_TASK OBJECTIVE:_
Reproduce the lines from the one bearing "Write the Blender Python" through the one bearing "SLANT_DIRECTION = math.radians(-29.0)", inclusive. Copy them exactly; include no other line.

- - -

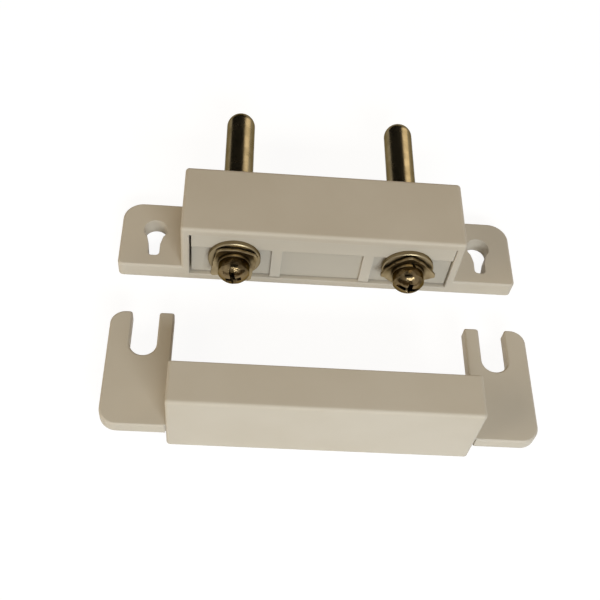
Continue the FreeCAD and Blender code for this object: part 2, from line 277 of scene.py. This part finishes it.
FLANGE_NICKEL_AND_PAINTED_REFLECTION = (0.300, 0.238, 0.142, 1)
FLANGE_DULL = 0.38
FLANGE_SHARE = 0.75
FLANGE_FADE = 0.0005


def plated_metal(name, bright, handled, dull, shade_reach, mark_lengths, mark_depth):
    """Warm nickel plate, browned by painted shade near its corners, up to the reach given, and
    duller where it was handled. mark_lengths is how far the tool's marks run along X, Y and Z,
    and mark_depth how deep they are."""
    metal, tree, surface = new_finish(name)
    surface.inputs["Metallic"].default_value = 1
    surface.inputs["Specular Tint"].default_value = PLATE_RIM_TINT
    place = place_on_object(tree)
    patches = noise(tree, place, PATCHES_PER_METRE, PATCH_DETAIL)
    tone = two_tones(tree, patches, PATCH_SPREAD, (handled, bright))
    # Painted shade: the plate browns where ambient occlusion finds other surfaces close by.
    occlusion = tree.nodes.new("ShaderNodeAmbientOcclusion")
    occlusion.samples = PAINTED_SHADE_SAMPLES
    occlusion.inputs["Distance"].default_value = shade_reach
    unshaded = change_range(tree, occlusion.outputs["AO"], PAINTED_SHADE_SPREAD, (0, 1))
    tree.links.new(mix(tree, "RGBA", unshaded, CORNER_PAINTED_SHADE, tone), surface.inputs["Base Color"])
    shine = change_range(tree, patches, SHINE_SPREAD, (dull + HANDLED_DULL, dull))
    tree.links.new(shine, surface.inputs["Roughness"])

    stretch = tree.nodes.new("ShaderNodeMapping")
    stretch.inputs["Scale"].default_value = [1 / length for length in mark_lengths]
    tree.links.new(place, stretch.inputs["Vector"])
    marks = noise(tree, stretch.outputs["Vector"], 1, MARK_DETAIL)
    raise_surface(tree, marks, mark_depth, MARK_STRENGTH)
    return metal


def arc(centre_y, radius, start, end, rings):
    """Points of an outline round a centre on the axis. Their angles count from +Y."""
    angles = [start + (end - start) * ring / rings for ring in range(rings + 1)]
    return [(centre_y + radius * math.cos(angle), radius * math.sin(angle)) for angle in angles]


def revolve(name, outline, steps, first_ring):
    """Turns an outline of (y, radius) points about the terminal axis, through x = 0, and leaves
    the piece being edited. first_ring is NGON for a filled end and NOTHING for an open one."""
    y, radius = outline[0]
    bpy.ops.object.select_all(action="DESELECT")
    bpy.ops.mesh.primitive_circle_add(
        vertices=steps, radius=radius, fill_type=first_ring,
        location=(0, y, TERMINAL_Z), rotation=(math.radians(90), 0, 0),
    )
    bpy.ops.object.transform_apply(location=True, rotation=True, scale=True)
    piece = bpy.context.object
    piece.name = name
    bpy.ops.object.mode_set(mode="EDIT")
    for next_y, next_radius in outline[1:]:
        bpy.ops.mesh.extrude_region_move(
            TRANSFORM_OT_translate={"value": (0, next_y - y, 0)}
        )
        growth = next_radius / radius
        bpy.ops.transform.resize(
            value=(growth, 1, growth), center_override=(0, next_y, TERMINAL_Z)
        )
        y, radius = next_y, next_radius
    return piece


def end_editing():
    """Points all faces of the piece being edited outwards, and leaves edit mode."""
    bpy.ops.mesh.select_all(action="SELECT")
    bpy.ops.mesh.normals_make_consistent(inside=False)
    bpy.ops.object.mode_set(mode="OBJECT")


def finish_edges(piece, width, smooth_angle):
    """Breaks the edges that are sharper than an angle by width, and shades the rest smooth."""
    softened = piece.modifiers.new("broken_edges", "BEVEL")
    softened.width = width
    softened.segments = BROKEN_EDGE_STEPS
    softened.limit_method = "ANGLE"
    softened.angle_limit = math.radians(smooth_angle)
    bpy.ops.object.select_all(action="DESELECT")
    piece.select_set(True)
    bpy.context.view_layer.objects.active = piece
    bpy.ops.object.modifier_apply(modifier=softened.name)
    bpy.ops.object.shade_smooth_by_angle(angle=math.radians(smooth_angle))


def fit_at_terminal(pattern, side, turn, body, node, material):
    """Copies a piece to one terminal, turned about its axis, in place of the frame's node."""
    piece = pattern.copy()
    piece.data = pattern.data.copy()
    bpy.context.scene.collection.objects.link(piece)
    piece.name = pattern.name + "_" + side
    to_axis = Matrix.Translation((0, 0, -TERMINAL_Z))
    back = Matrix.Translation((TERMINAL_X[side], 0, TERMINAL_Z))
    piece.data.transform(back @ Matrix.Rotation(math.radians(turn), 4, "Y") @ to_axis)
    piece.data.materials.clear()
    piece.data.materials.append(material)
    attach(piece, body)
    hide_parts(node)


probe_pattern = revolve("flanged_probe", [
    (FLANGE_FACE_Y + BORE_DEPTH, BORE_RADIUS),
    (FLANGE_FACE_Y, BORE_RADIUS),
    (FLANGE_FACE_Y, FLANGE_RADIUS - FLANGE_EDGE),
    (FLANGE_FACE_Y + FLANGE_EDGE, FLANGE_RADIUS),
    (FLANGE_BACK_Y, FLANGE_RADIUS),
    (FLANGE_BACK_Y, PROBE_RADIUS),
] + arc(
    PROBE_TIP_Y - PROBE_RADIUS, PROBE_RADIUS, math.pi / 2, PROBE_TIP_FLAT, PROBE_DOME_RINGS
), PROBE_STEPS, "NGON")
end_editing()
finish_edges(probe_pattern, PROBE_BROKEN_EDGE, PROBE_SMOOTH_ANGLE)
probe_nickel = plated_metal(
    "drawn_nickel_plate", PROBE_NICKEL_AND_PAINTED_REFLECTION, PROBE_HANDLED_AND_PAINTED_REFLECTION, PROBE_DULL, PROBE_SHADE_REACH,
    (DRAWN_LINE, DRAWN_LINE_LENGTH, DRAWN_LINE), DRAWN_LINE_DEPTH,
)
for socket, kind, value in (
    ("Base Color", "RGBA", FLANGE_NICKEL_AND_PAINTED_REFLECTION), ("Roughness", "FLOAT", FLANGE_DULL),
):
    change_along_y(
        probe_nickel, socket, kind, (FLANGE_BACK_Y + FLANGE_FADE, FLANGE_BACK_Y), value,
        FLANGE_SHARE,
    )
for side in TERMINAL_X:
    fit_at_terminal(
        probe_pattern, side, 0, "sensor", "probe_" + side, probe_nickel
    )
bpy.data.objects.remove(probe_pattern)


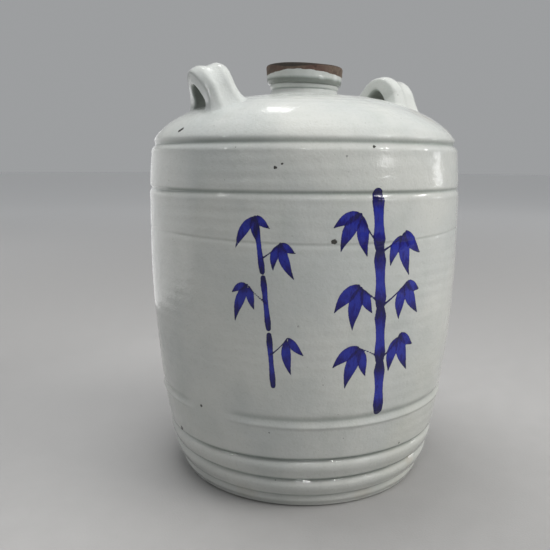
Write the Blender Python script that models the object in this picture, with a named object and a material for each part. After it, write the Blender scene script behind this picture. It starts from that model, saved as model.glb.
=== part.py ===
"""A large stoneware sake jar: a barrel-shaped body thrown in sections, a short neck with a rolled lip,
two pulled strap ears on the shoulder, and a tapered cedar bung.

Metres, +Z up. The origin is the centre of the foot, on the surface that the jar stands on. The ears lie
along X. The sections meet where the potter luted or creased them, GAP apart.
"""

import math

import bmesh
import bpy
import numpy as np
from mathutils import Matrix, Vector
from mathutils.geometry import interpolate_bezier

# Heights of the joins, from the foot up
BASE_TOP = 0.012
DRUM_SEAM = 0.237
SHOULDER_CREASE = 0.317
SHOULDER_TOP = 0.3622
NECK_TOP = 0.3728
LIP_TOP = 0.3906

# Outer outlines as (radius, height) Bezier curves: point, handle, handle, point
FOOT_TO_BELLY = ((0.1192, 0.0), (0.1377, 0.0264), (0.150, 0.1436), (0.150, 0.225))
BELLY_TO_CREASE = ((0.150, 0.225), (0.150, 0.254), (0.1503, 0.290), (0.146, SHOULDER_CREASE))
SHOULDER = ((0.146, SHOULDER_CREASE), (0.1414, 0.3367), (0.0941, 0.3634), (0.0355, SHOULDER_TOP))

WALL = 0.009
GAP = 0.0003
FOOT_CHAMFER = 0.002
CREASE_EASE = 0.0016  # how far each section's edge is rounded back where two sections meet
FLOOR_FILLET = 0.010

# Turned grooves: height, depth, half height
LOWER_GROOVES = ((0.031, 0.0022, 0.0028), (0.0495, 0.0022, 0.0028), (0.091, 0.0012, 0.0034))
UPPER_GROOVES = ((0.277, 0.0015, 0.0022),)

# Neck and lip
NECK_RADIUS = 0.0315
NECK_ROOT_RADIUS = 0.0350
LIP_RADIUS = 0.0366
LIP_ROLL = 0.0040
BORE_AT_LIP = 0.0235
BORE_AT_SHOULDER = 0.0215
LIP_SLANT = 0.040  # rise over run: the lip was trimmed a little out of level
SLANT_DIRECTION = math.radians(-29.0)  # the way that the lip falls, about +Z from +X

# Ears
EAR_RADIUS = 0.0930  # from the jar's axis to the middle of the strap, on the shoulder
EAR_FORWARD = math.radians(0.5)  # both ears were set a little towards -Y
EAR_WIDTH = 0.0300
EAR_THICKNESS = 0.0160
EAR_ROOT_THICKNESS = 0.0240
EAR_HALF_SPAN = 0.0212  # at the crown, to the middle of the strap's thickness
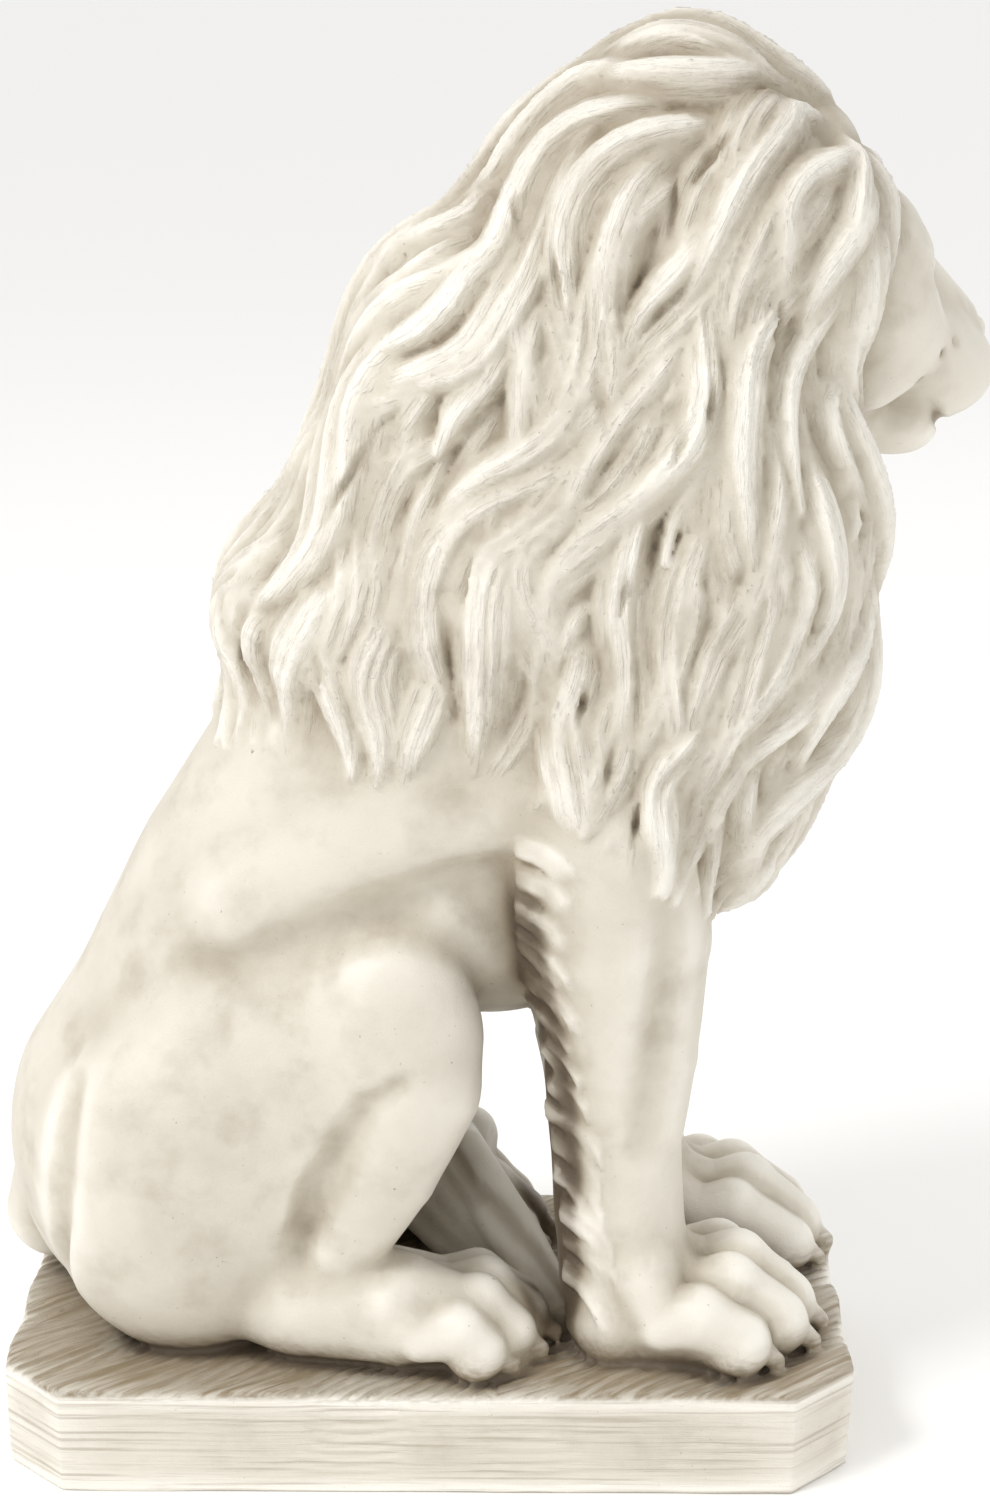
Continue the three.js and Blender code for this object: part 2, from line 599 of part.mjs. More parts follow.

- - -

_THE ANSWER:_
Write the Blender Python script that models the object in this picture, with a named object and a material for each part. After it, write the Blender scene script behind this picture. It starts from that model, saved as model.glb.
=== part.py ===
"""A large stoneware sake jar: a barrel-shaped body thrown in sections, a short neck with a rolled lip,
two pulled strap ears on the shoulder, and a tapered cedar bung.

Metres, +Z up. The origin is the centre of the foot, on the surface that the jar stands on. The ears lie
along X. The sections meet where the potter luted or creased them, GAP apart.
"""

import math

import bmesh
import bpy
import numpy as np
from mathutils import Matrix, Vector
from mathutils.geometry import interpolate_bezier

# Heights of the joins, from the foot up
BASE_TOP = 0.012
DRUM_SEAM = 0.237
SHOULDER_CREASE = 0.317
SHOULDER_TOP = 0.3622
NECK_TOP = 0.3728
LIP_TOP = 0.3906

# Outer outlines as (radius, height) Bezier curves: point, handle, handle, point
FOOT_TO_BELLY = ((0.1192, 0.0), (0.1377, 0.0264), (0.150, 0.1436), (0.150, 0.225))
BELLY_TO_CREASE = ((0.150, 0.225), (0.150, 0.254), (0.1503, 0.290), (0.146, SHOULDER_CREASE))
SHOULDER = ((0.146, SHOULDER_CREASE), (0.1414, 0.3367), (0.0941, 0.3634), (0.0355, SHOULDER_TOP))

WALL = 0.009
GAP = 0.0003
FOOT_CHAMFER = 0.002
CREASE_EASE = 0.0016  # how far each section's edge is rounded back where two sections meet
FLOOR_FILLET = 0.010

# Turned grooves: height, depth, half height
LOWER_GROOVES = ((0.031, 0.0022, 0.0028), (0.0495, 0.0022, 0.0028), (0.091, 0.0012, 0.0034))
UPPER_GROOVES = ((0.277, 0.0015, 0.0022),)

# Neck and lip
NECK_RADIUS = 0.0315
NECK_ROOT_RADIUS = 0.0350
LIP_RADIUS = 0.0366
LIP_ROLL = 0.0040
BORE_AT_LIP = 0.0235
BORE_AT_SHOULDER = 0.0215
LIP_SLANT = 0.040  # rise over run: the lip was trimmed a little out of level
SLANT_DIRECTION = math.radians(-29.0)  # the way that the lip falls, about +Z from +X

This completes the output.